La ciencia y la esfera pública

AutorDimitris Kyriakou
CargoIPTs

Parece haber un acuerdo generalizado sobre la importancia que la ciencia y la tecnología han adquirido en el mundo actual, y sobre la importancia de facilitar la articulación de la ciencia y la política, aproximándolas mediante un proceso en el que ambas tienen algo que ganar. La política recibirá una mejor información, obtenida a partir del mejor conocimiento disponible y (lo que no debe subestimarse desde un punto de vista político) se apoyará en argumentos sólidos que la harán menos vulnerable frente a los ataques. Por su parte, la ciencia podrá superar la imagen de 'torre de marfil', de espléndido aislamiento, reforzada, con frecuencia, por una sensación de irrelevancia, de incapacidad para influir sobre las decisiones, de estar apartada, incluso en áreas de su competencia directa.

Este acuerdo se refleja a menudo en declaraciones políticas y estudios, que generalmente propugnan una mejor interacción entre ciencia y política. Es prácticamente imposible no estar de acuerdo pero, a veces, falta un debate sobre cómo se puede producir realmente esta interacción, los pasos (a veces difíciles) que hay que dar, etc.

Así pues, sólo cabe dar la bienvenida a artículos1 que abarquen estos temas controvertidos y vayan más allá de declaraciones elogiosas más o menos generales. Estos temas incluyen una revisión del contrato social implícito que ha permitido a la ciencia salvaguardar su autonomía y sus mecanismos de autoevaluación, así como perseguir metas independientes de los objetivos y valores de otras instituciones. La ciencia ha podido seguir siendo una de las pocas áreas de la actividad humana no sometida enteramente a las actitudes pragmáticas, a corto plazo y subordinadas a la obtención de beneficios, que prevalecen en la sociedad. Esta autonomía, que es la base del éxito de la ciencia, ha llevado también a que exista una mayor distancia entre los científicos y el público en general, incluyendo a los políticos. Aunque, inevitablemente, casi todo el mundo rinde tributo al pensamiento científico, a menudo se actúa desde formas diversas de contemplar el mundo. Un ejemplo típico es la forma en que la ciencia necesita y utiliza las probabilidades para afrontar el riesgo: el público en general se siente incómodo con las probabilidades, especialmente cuando se relacionan con la evaluación del riesgo.

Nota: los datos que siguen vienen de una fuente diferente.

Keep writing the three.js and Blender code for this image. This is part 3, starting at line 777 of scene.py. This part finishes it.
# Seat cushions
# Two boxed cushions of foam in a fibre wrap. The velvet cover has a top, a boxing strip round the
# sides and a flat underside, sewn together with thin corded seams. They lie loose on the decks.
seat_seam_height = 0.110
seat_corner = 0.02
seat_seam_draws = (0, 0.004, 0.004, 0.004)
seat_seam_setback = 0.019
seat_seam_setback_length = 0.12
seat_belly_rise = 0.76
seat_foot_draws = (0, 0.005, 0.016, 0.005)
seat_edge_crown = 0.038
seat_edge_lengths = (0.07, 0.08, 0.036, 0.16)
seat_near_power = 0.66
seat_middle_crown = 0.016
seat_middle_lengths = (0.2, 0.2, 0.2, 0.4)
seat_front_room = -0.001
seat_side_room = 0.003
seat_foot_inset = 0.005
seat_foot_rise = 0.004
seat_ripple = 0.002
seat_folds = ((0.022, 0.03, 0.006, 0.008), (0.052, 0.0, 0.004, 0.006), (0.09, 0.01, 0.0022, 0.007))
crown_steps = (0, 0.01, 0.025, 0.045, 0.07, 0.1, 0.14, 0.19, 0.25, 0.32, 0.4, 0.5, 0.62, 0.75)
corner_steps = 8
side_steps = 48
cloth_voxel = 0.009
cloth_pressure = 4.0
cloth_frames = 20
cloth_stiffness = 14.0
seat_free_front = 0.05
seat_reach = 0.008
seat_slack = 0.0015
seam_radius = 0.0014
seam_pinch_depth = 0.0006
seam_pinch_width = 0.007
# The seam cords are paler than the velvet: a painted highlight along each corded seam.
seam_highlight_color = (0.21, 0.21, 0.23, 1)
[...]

Otra manifestación de esta divergencia es la incomprensión del término 'teoría': para el público, significa generalmente una proposición no apoyada en hechos, mientras que para la ciencia es una explicación bien fundada y comprobable de ciertos grupos de fenómenos.

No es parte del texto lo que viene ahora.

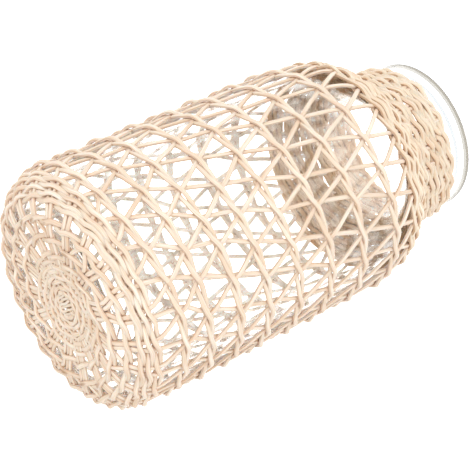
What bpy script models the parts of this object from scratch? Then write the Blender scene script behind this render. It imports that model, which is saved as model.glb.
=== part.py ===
"""A glass vase in a hand-woven rattan jacket.

Metres, +Z up. The origin is on the axis, at the level that the vase stands on. The jacket is laid out on one turned
surface, the middle of the weave. A place on it is a turn about the axis, a run along its profile from the middle of
the base, and a rise above it, outwards from the glass.
"""

import math

import bmesh
import bpy
from mathutils import Matrix, Vector

MM = 0.001

# Glass
HEIGHT = 300 * MM
GLASS_RADIUS = 72.4 * MM
GLASS_WALL = 3 * MM
GLASS_FLOOR = 4 * MM
GLASS_CORNER = 19.5 * MM
GLASS_SHOULDER = 42 * MM
GLASS_NECK = 47.8 * MM
NECK_FILLET = 19.8 * MM
NECK_STRAIGHT = 25.2 * MM
LIP_RADIUS = 52.4 * MM
LIP_SHOWING = 17 * MM
LIP_START = 1 * MM
PUNT = 3 * MM

# Strands
STAKE = 2.6 * MM
WEAVER = 2.4 * MM
TOUCH = 0.3 * MM
PASSING = 0.5 * MM
BESIDE = 0.6 * MM

# Layout of the weave. An odd number of pairs lets one strand close a twined row on itself after two turns.
PAIRS = 23
FIRST_NODE = -83.4
RIGHT_SHARE = 0.37
STAKE_START_ROW = 0.5
BODY_ROWS = 8
FIRST_ROW = 34 * MM
LAST_ROW_BELOW_SHOULDER = 6.3 * MM
PITCH_GROWTH = 0.069
LEAN = 8 * MM
CORNER_BAND_TOP = 22 * MM
CORNER_ROWS = 5
CORNER_PITCH_GAP = 1.2 * MM
NECK_BAND_ABOVE_SHOULDER = 15 * MM
NECK_ROWS = 15
NECK_PITCH = 4 * MM
WHORL_RADIUS = 33 * MM
WHORL_ROWS = 6
STANDING_ROW_INSET = 0.5 * MM
SPOKES = 15
SPOKE_STRANDS = 3
ROW_GROOVE = 0.9 * MM
BAND_BED = 0.6 * MM
BAND_BACK = 0.25 * MM

# Faceting
SEGMENTS = 32
BASE_SEGMENTS = 24
ARC_STEPS = 4
STRAND_RESOLUTION = 0
STEPS_PER_NODE = 2
LINES_PER_ROW = 4
BAND_BACK_LINES = 7

# Worked out from the sizes above
RISE = STAKE / 2 + PASSING + WEAVER
BACK = RISE + TOUCH
MIDDLE = GLASS_RADIUS + BACK
FLAT = GLASS_RADIUS - GLASS_CORNER
CORNER = GLASS_CORNER + BACK
SHOULDER = GLASS_SHOULDER + BACK
NECK = GLASS_NECK + BACK
FILLET = NECK_FILLET - BACK
SHOULDER_X = MIDDLE - SHOULDER
FILLET_X = NECK + FILLET
SHOULDER_TURN = math.acos((FILLET_X - SHOULDER_X) / (SHOULDER + FILLET))
WEAVE_TOP = HEIGHT - LIP_SHOWING
FILLET_Z = HEIGHT - LIP_SHOWING + LIP_START - NECK_STRAIGHT
SHOULDER_Z = FILLET_Z - (SHOULDER + FILLET) * math.sin(SHOULDER_TURN)
CORNER_Z = RISE + CORNER
CORNER_END = FLAT + CORNER * math.pi / 2
SHOULDER_RUN = CORNER_END + SHOULDER_Z - CORNER_Z
FILLET_RUN = SHOULDER_RUN + SHOULDER * SHOULDER_TURN
NECK_RUN = FILLET_RUN + FILLET * SHOULDER_TURN
TOP_RUN = NECK_RUN + WEAVE_TOP - FILLET_Z
STEP = 360 / PAIRS
NODE_HALF = (STAKE + BESIDE) / 2
WRAP_HALF = NODE_HALF + STAKE / 2 + BESIDE
CROSSING = WEAVER + 0.7 * STAKE
TWIST = (WEAVER + TOUCH) / 2
CORNER_PITCH = WEAVER + CORNER_PITCH_GAP
END_GAP = STAKE / 2 + TOUCH


def dome(radius):
    """How far the middle of the base is pushed up at this radius."""
    return PUNT * max(0.0, 1 - (radius / FLAT) ** 2)


def on_profile(run, rise):
    """Radius and height at a run along the middle of the weave, moved outwards by the rise."""
    if run < FLAT:
        return run, RISE + dome(run) - rise
    if run < CORNER_END:
        turn = (run - FLAT) / CORNER
        return FLAT + (CORNER + rise) * math.sin(turn), CORNER_Z - (CORNER + rise) * math.cos(turn)
    if run < SHOULDER_RUN:
        return MIDDLE + rise, CORNER_Z + run - CORNER_END
    if run < FILLET_RUN:
        turn = (run - SHOULDER_RUN) / SHOULDER
        return SHOULDER_X + (SHOULDER + rise) * math.cos(turn), SHOULDER_Z + (SHOULDER + rise) * math.sin(turn)
    if run < NECK_RUN:
        turn = SHOULDER_TURN - (run - FILLET_RUN) / FILLET
        return FILLET_X - (FILLET - rise) * math.cos(turn), FILLET_Z - (FILLET - rise) * math.sin(turn)
    return NECK + rise, FILLET_Z + run - NECK_RUN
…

Otro factor que complica la situación es la tendencia (a veces loable) de los medios de comunicación a presentar ambas caras del debate, tendencia que, a menudo, se extiende a los debates que confrontan los resultados científicos con las opiniones de quienes desconocen la materia. Ambas caras aparecen con tintes similares frente al hombre de la calle, que puede optar por creer que la verdad se encuentra en un término medio.

La otra cara de la moneda puede ser la tendencia que tienen los científicos de acusar a todo el mundo de analfabetismo científico. Subrayar la necesidad de aumentar los conocimientos científicos puede ocultar la necesidad de que los científicos revisen sus propias formas de actuar, que pueden perpetuar la brecha. Baste mencionar aquí la práctica, consagrada por el tiempo, en virtud de la cual una de las tareas clave de todas las disciplinas científicas consiste en crear su propio argot, diferenciándolo de otras disciplinas afines, haciéndolo impenetrable (aunque quizás inadvertidamente) para los que son ajenos a dichas disciplinas, incluidos los demás científicos.

Además, el público, y por extensión los políticos, anhela certidumbre, respuestas que sean definitivas, no condicionadas por otros parámetros, especialmente cuando el tema en cuestión implica riesgos o amenazas para la salud, la seguridad o el bienestar. Es revelador que con frecuencia los científicos se ven caricaturizados o vilipendiados porque comienzan sus respuestas con la frase: 'Depende...' (que a menudo es del todo adecuada). El lenguaje de las probabilidades, como ya se ha dicho, no es fácilmente inteligible ni reconfortante, ni incluso realmente informativo para buena parte del público. Podríamos decir que, mientras la ciencia se mueve y opera cómodamente en un universo cuántico, el público no desea abandonar la relativa certidumbre de un mundo newtoniano.

Todo lo anterior se superpone a las evidentes diferencias en las prioridades científicas y políticas, tales como los plazos divergentes para proporcionar soluciones o respuestas a las cuestiones, que dificultan la interacción entre la ciencia y la política. Hay formas de abordar este problema, pero merecen su espacio propio y serán tratadas en un futuro editorial.